This is the story of how one young and thirsty nerd spent years sifting through accessible bottles in both my personal upbringing and career, only to find I was bored. This is a brief letter of admiration and disdain for the history of a beverage that has shaped my life. Modernity in wine is something I’ve begun to reject. Postmodern winemaking held my interest for a time; I remain ever-critical of the movements our wine world continues to make. This subconscious pessimistic fog (I believe it’s technically burnout) blinded me until this September, when I spent my second month in the [often] underrated Franken wine region of Northern Bavaria, Germany, for the harvest season.
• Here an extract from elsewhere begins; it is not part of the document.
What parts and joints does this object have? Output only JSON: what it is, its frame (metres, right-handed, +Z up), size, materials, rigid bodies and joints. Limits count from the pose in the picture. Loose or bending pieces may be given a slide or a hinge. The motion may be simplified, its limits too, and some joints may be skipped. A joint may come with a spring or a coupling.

Too little technology to numb me, too much time to read non-fiction, and exponentially more time to stand among vines and winemakers, whom I call friends. I reflect on the sea of wine content, education, and intuition that has brought me here. I dissociate within the never-ending pong match of nihilistic and catastrophic thoughts, of steep hillsides and tardy trains. After the massive therapy session among Muschelkalk (fossils, limestone, and dolomite) and vines, I theorize our current wine world as a breathing entity, inhaling and sighing.
Why is it so divisive? There has never been a better time to enjoy wine. In contemporary wine, nostalgia, history, and postmodernism are all embraced. The contemporary wine world is to, on the same day, sip qvevri fermented wines from Iphofen, to imbibe in exciting hybrid wines from North American wineries, and finally, to tolerate a Georges DuBeouf Beaujolais with your hamburger at Chez Lucien. It is not to negate what we’ve learned through the regime of conventional wine, but to resonate and respect the history. In a moment of career exhaustion, I desperately needed a reminder of why I fell in love with wine. That’s when I booked the flight back to Germany. I intend to romanticize wine in its current state, let it fill my heart in the vineyard, and discuss why my favourite German winemakers choose to intuitively evolve their styles regardless of time, energy, and modernity.
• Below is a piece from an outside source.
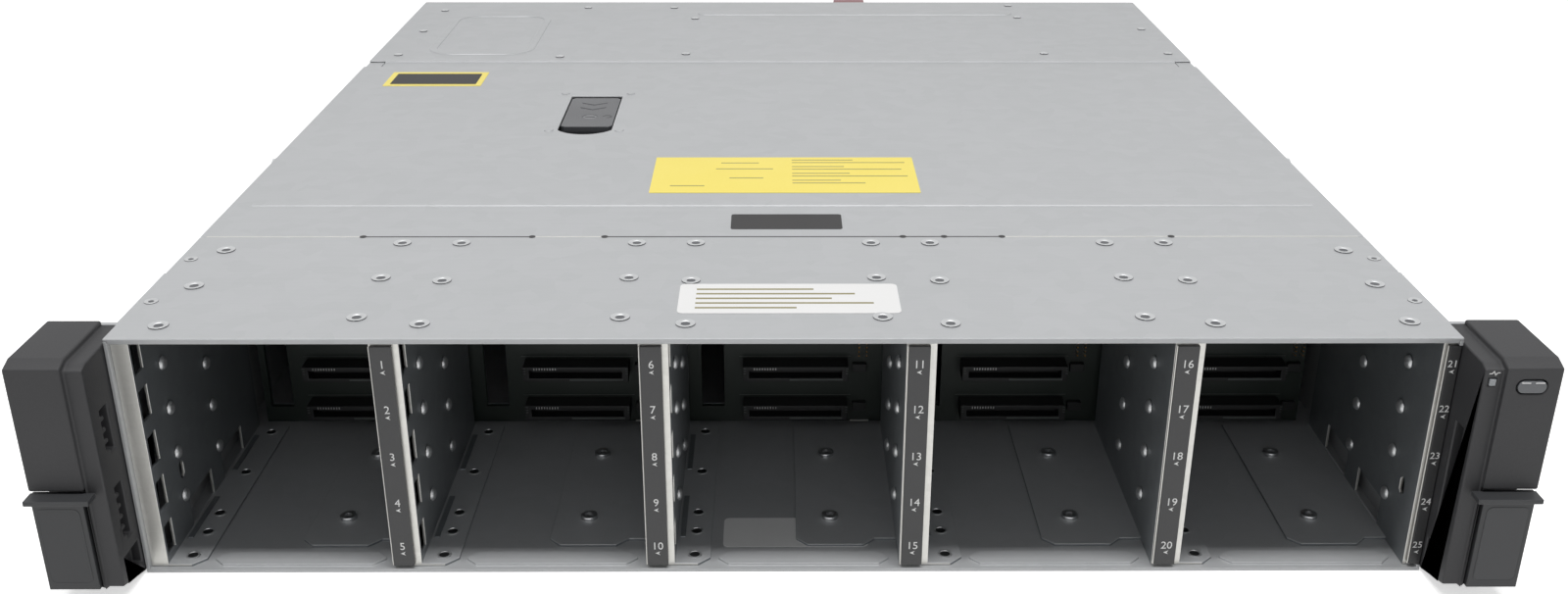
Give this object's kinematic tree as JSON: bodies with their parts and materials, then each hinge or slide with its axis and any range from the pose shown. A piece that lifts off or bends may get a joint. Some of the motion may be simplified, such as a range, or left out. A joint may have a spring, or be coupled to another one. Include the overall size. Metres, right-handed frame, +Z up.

First, let’s get brainy: What is modern and postmodern winemaking? As a comparison, it is not simple; like any philosophical jargon, it at times poses more questions than solutions (much like wine itself).
Modern winemaking can be considered ‘conventional winemaking’, a movement in wine that began around the 1970s and has had a proverbial chokehold on the Western world ever since. Wines from this era and beyond are developed to be consistent, more fruit-forward, and oakier. They don’t require much in terms of ageing, making them approachable, affordable even (think, extremely marketable money-making wine).
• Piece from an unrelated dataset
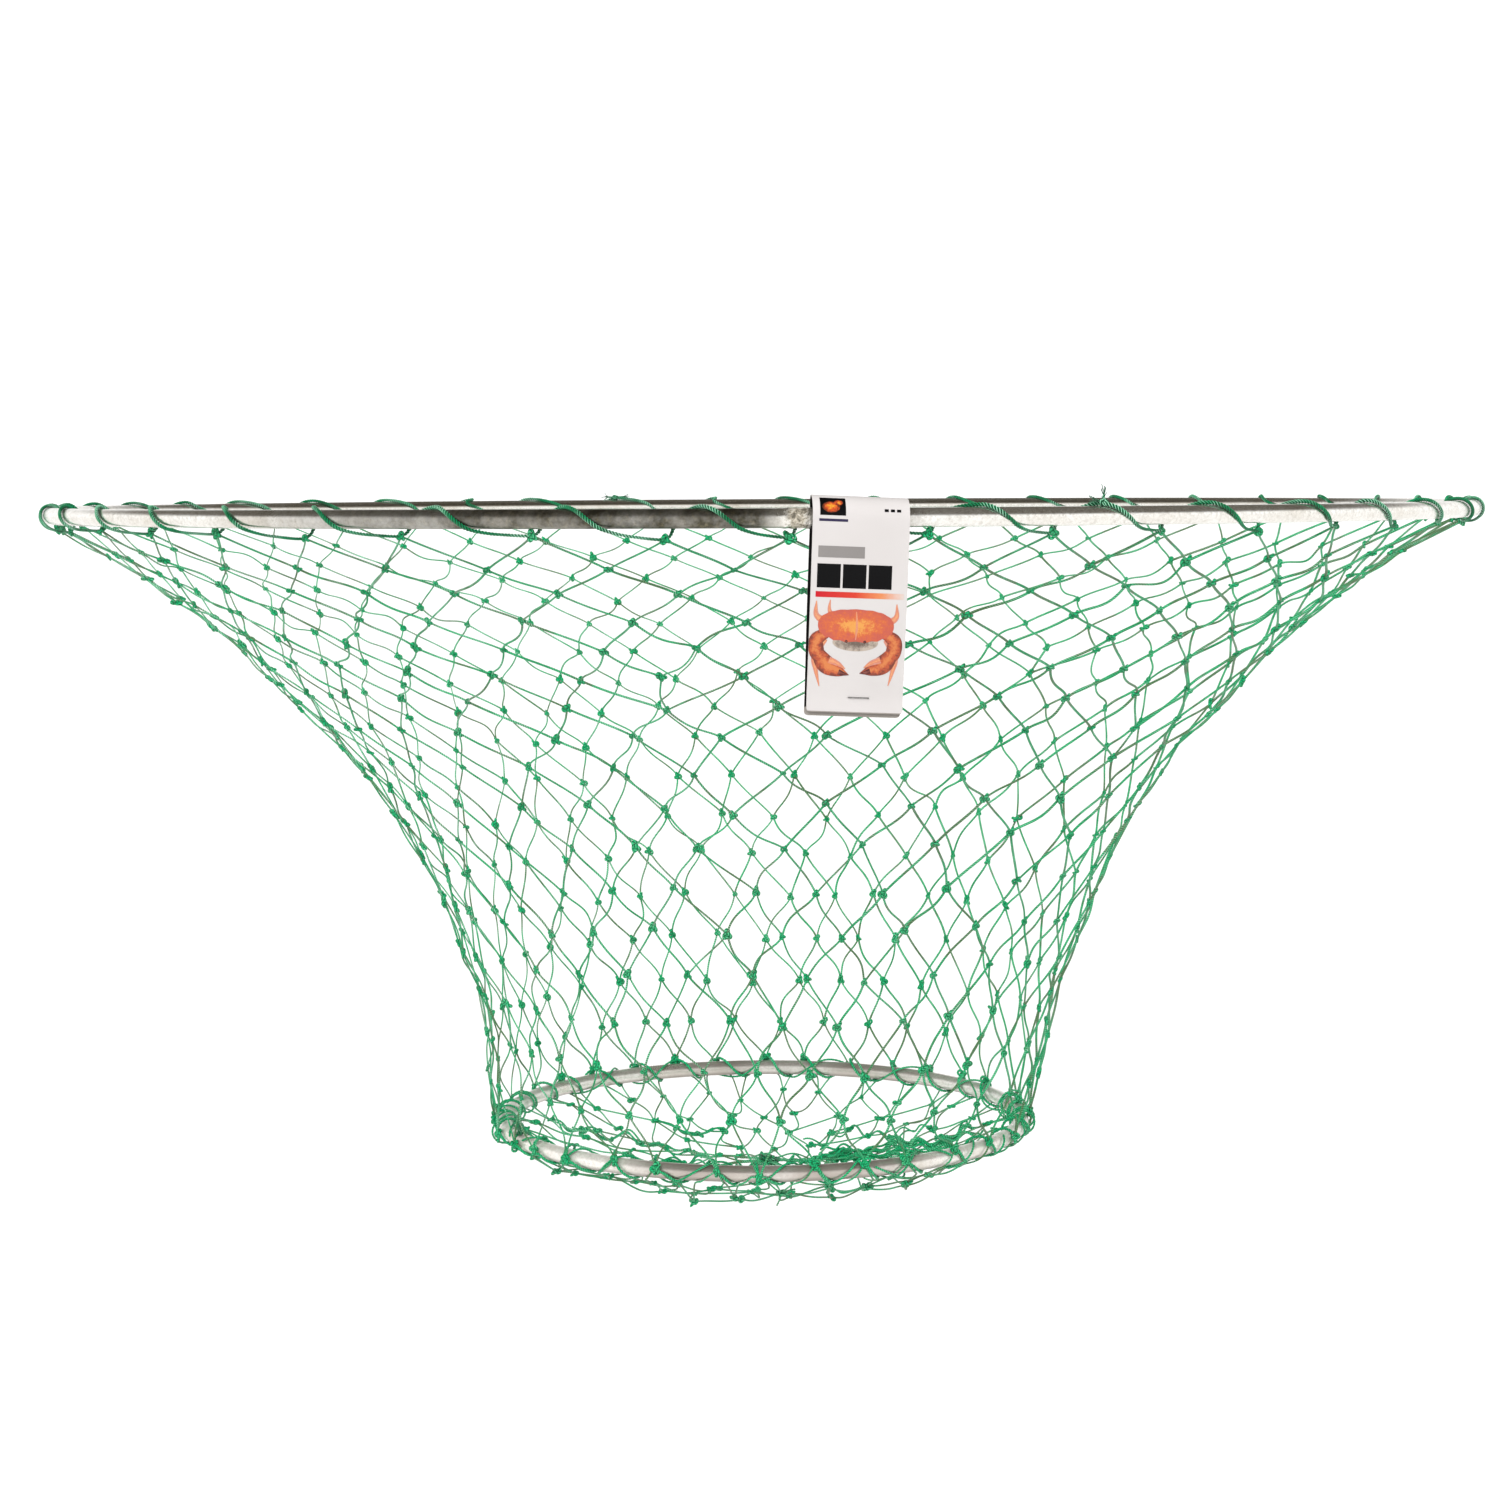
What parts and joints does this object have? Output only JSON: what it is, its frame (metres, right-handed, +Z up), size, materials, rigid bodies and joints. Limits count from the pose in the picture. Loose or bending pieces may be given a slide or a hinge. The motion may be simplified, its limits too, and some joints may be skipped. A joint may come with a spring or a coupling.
{
  "type": "folding crab trap",
  "caption": "Two-hoop folding crab trap: a wide steel hoop, a small steel hoop below it, a flared wall of knotted twine netting between them, and a sagging net floor.",
  "frame": {"origin": "centre of the upper hoop's plane, on the rod's centreline plane, where the held trap hangs from", "axes": "+Z up, square to both hoops; -Y is the front, where the header card hangs; +X to the right seen from the front"},
  "size_m": [0.8194, 0.8201, 0.4063],
  "materials": {
    "galvanised_rod": "dull galvanised",
    "net_twine": "twisted twine",
    "lashing_cord": "laid cord, slight sheen",
    "printed_card": "coated board, satin",
    "staple_wire": "bright wire"
  },
  "bodies": {
    "upper_hoop": {"upper_ring": "galvanised_rod", "head_lashing_1": "lashing_cord", "head_lashing_2": "lashing_cord", "head_tie_1": "lashing_cord", "head_tie_2": "lashing_cord", "net_wall_1": "net_twine"},
    "net_fold_2": {"net_wall_2": "net_twine"},
    "net_fold_3": {"net_wall_3": "net_twine"},
    "net_fold_4": {"net_wall_4": "net_twine"},
    "net_fold_5": {"net_wall_5": "net_twine"},
    "net_fold_6": {"net_wall_6": "net_twine"},
    "lower_hoop": {"lower_ring": "galvanised_rod", "foot_lashing": "lashing_cord", "foot_tie": "lashing_cord", "net_floor": "net_twine", "drawstring": "lashing_cord"},
    "card": {"header_card": "printed_card", "card_staple": "staple_wire"}
  },
  "joints": [
    {"name": "collapse", "type": "slide", "parent": "upper_hoop", "child": "net_fold_2", "axis": [0, 0, 1], "range_m": [0, 0.05933]},
    {"name": "collapse_2", "type": "slide", "parent": "net_fold_2", "child": "net_fold_3", "axis": [0, 0, 1], "range_m": [0, 0.05933]},
    {"name": "collapse_3", "type": "slide", "parent": "net_fold_3", "child": "net_fold_4", "axis": [0, 0, 1], "range_m": [0, 0.05933]},
    {"name": "collapse_4", "type": "slide", "parent": "net_fold_4", "child": "net_fold_5", "axis": [0, 0, 1], "range_m": [0, 0.05933]},
    {"name": "collapse_5", "type": "slide", "parent": "net_fold_5", "child": "net_fold_6", "axis": [0, 0, 1], "range_m": [0, 0.05933]},
    {"name": "collapse_6", "type": "slide", "parent": "net_fold_6", "child": "lower_hoop", "axis": [0, 0, 1], "range_m": [0, 0.05933]},
    {"name": "card_swing", "type": "hinge", "parent": "upper_hoop", "child": "card", "pos_m": [0.04411, -0.39957, 0], "axis": [-0.994, -0.1097, 0], "range_deg": [0, 90]}
  ],
  "couplings": [
    {"joint": "collapse_2", "follows": "collapse", "ratio": 1},
    {"joint": "collapse_3", "follows": "collapse", "ratio": 1},
    {"joint": "collapse_4", "follows": "collapse", "ratio": 1},
    {"joint": "collapse_5", "follows": "collapse", "ratio": 1},
    {"joint": "collapse_6", "follows": "collapse", "ratio": 1}
  ]
}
It focuses on export and conformity (think McDonalds). While traditional winemaking created wines of significant tannic structure, longer macerations, and larger neutral oak barrels (to clarify, this is Western European traditionalist winemaking, not to be confused with wine traditions from literally anywhere else).
Traditional winemaking is the ‘low and slow’ of cooking, but for winemaking. It suggests a lot fewer additives into the wine and, for me, touches down closer to natural wine than conventional wine.
Postmodernism in winemaking cherrypicks from both but favours a scientific approach and the tailoring of chemistry to aid in winemaking. At its worst, it ridicules what culture, history, and wholesomeness is left in viniculture—aspects that I and many others fell in love with in the first place. At best, much like the tumultuous definition of ‘natural wine’, postmodern winemaking has definition variants. Some chain it back to modern winemaking, and many practicing postmodernists would suggest holistic approaches in tandem with technological advances, while others believe there is no longer canon, and there are no real rules. I tend to agree more with the freeing, albeit positively nihilistic, views of the latter, but with one key drive home: we are in a new era of winemaking.
Natural wine has existed before conventional wine, and it will exist after. The wine drank in the old world, the traditional winemaking technique, was natural wine. Industrialism had not yet placed its consistent and calculated hand upon viniculture. Even in the newly popular Blue Zones documentary series, regarding eating wisely, they show that in those Blue Zones (where there are the highest rates of population reaching centenarian status) enjoy one or two glasses of wine a day among friends and family. However, our host, Dan Buettner, reminds the audience that it’s not just any wine; it’s natural wine.
No additives, no preservatives, and no added sugars.
Natural wine isn’t going anywhere, and it isn’t a trend; It’s a universal cultural phenomenon.